Now, getting those dead-tree file cabinets into PDF format is another problem alltogether. Possibly using overseas data-entry companies?
Yep, head on over to www.adobe.com and research.
Failure of Open Source world (Score:3, Informative)
gv, ggv, and gsview cannot.
Come to think of it, the Open Source world has seriously missed the ball in general when it comes to PDF documents. Open Source PDF viewers suck. In every single Open Source PDF viewer I've used, I've run into documents where the renderer has the orientation wrong -- and not just the orientation, but the "orientation of the bounding box" being different different from the "orientation of the drawn data on the bounding box", so that the top and bottom of the drawn data is lopped off, and there's a ton of white space to the left and right.
The only Open Source PDF viewer I've used that can (gasp) search for text is gsview, and it's *really* flaky and doesn't highlight found text. Nothing like trying to read through a page of text to find the one word you're looking for.
I've never used an Open Source PDF viewer that can antialias embedded bitmap images, which makes things look awful and unreadable.
Finally, Acrobat Reader for Linux is completely awful, and leaks memory like a sieve. I have a friend with about a gig of RAM that Acrobat Reader sucked through in about six minutes of dragging and scrolling the document.

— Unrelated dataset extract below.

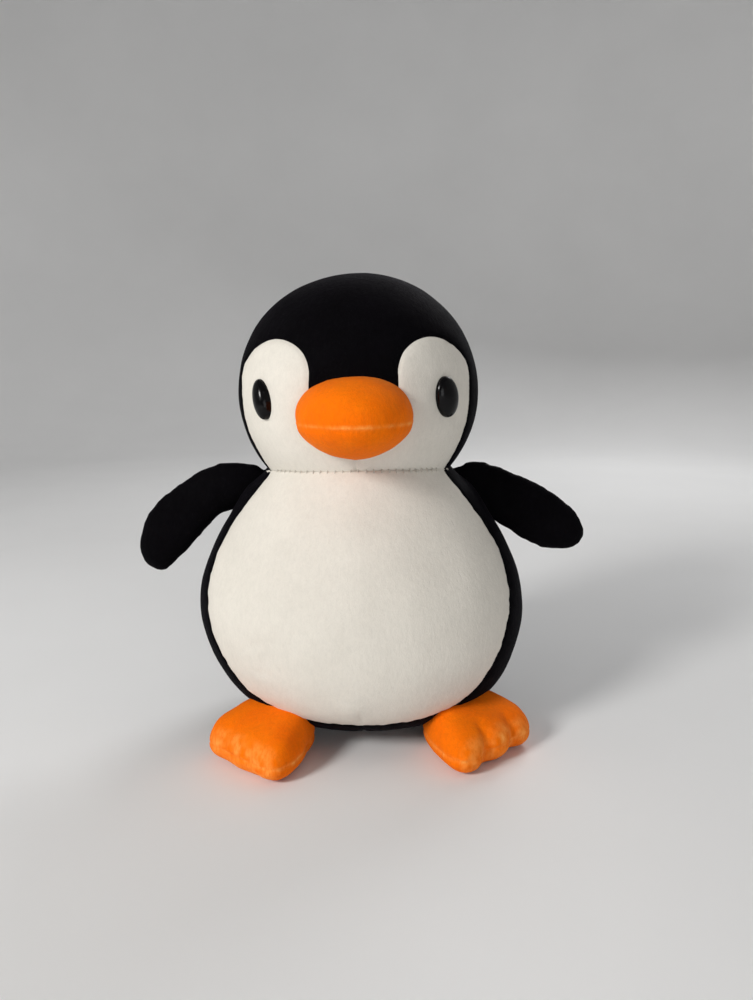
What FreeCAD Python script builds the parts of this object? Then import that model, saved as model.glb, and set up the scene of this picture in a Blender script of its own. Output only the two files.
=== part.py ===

Since PDF-viewing is one of the major office activities (along with world processing, and email), this is an enormous impediment to the use of Linux (or any UNIX) in a desktop environment.
It's extremely embarrassing to say something nice about Linux, have a friend use it, and then realize how truly much Linux software sucks at handling PDFs. "You mean I have to read through this thing manually instead of searching?" "Why does this print turned sideways? It works fine on Windows!" "Why does this look so bad?"
I predict Linux will not take off on the office desktop until (a) OpenOffice doesn't look and work completely differently from every app out there, and is free of cosmetic bugs *and* handles MS Office documents almost flawlessly, and (b) PDF viewing doesn't suck.
And for home use, (c) until the Linux sound architecture doesn't completely suck. Right now, the only way to obtain software mixing is through a dropout-prone, non-real-time-scheduled sound server with lousy latency. They usually don't share the sound device very nicely, either. Many sound systems can't do hardware mixing. Linux doesn't have a single way to do software mixing fallback, where a user out of hardware channels will automatically do real-time-scheduled software mixing. Pretty lame. Oh, and at least esd has truly awful resampling. Usually, when new users come to Linux, I hear "why is my sound dropping out when it doesn't on Windows", "why is there lag between something happening and a sound playing", "why does my sound sound so bad (this when resampling is occurring", or "why can't I hear ICQ sounds when xmms is playing?"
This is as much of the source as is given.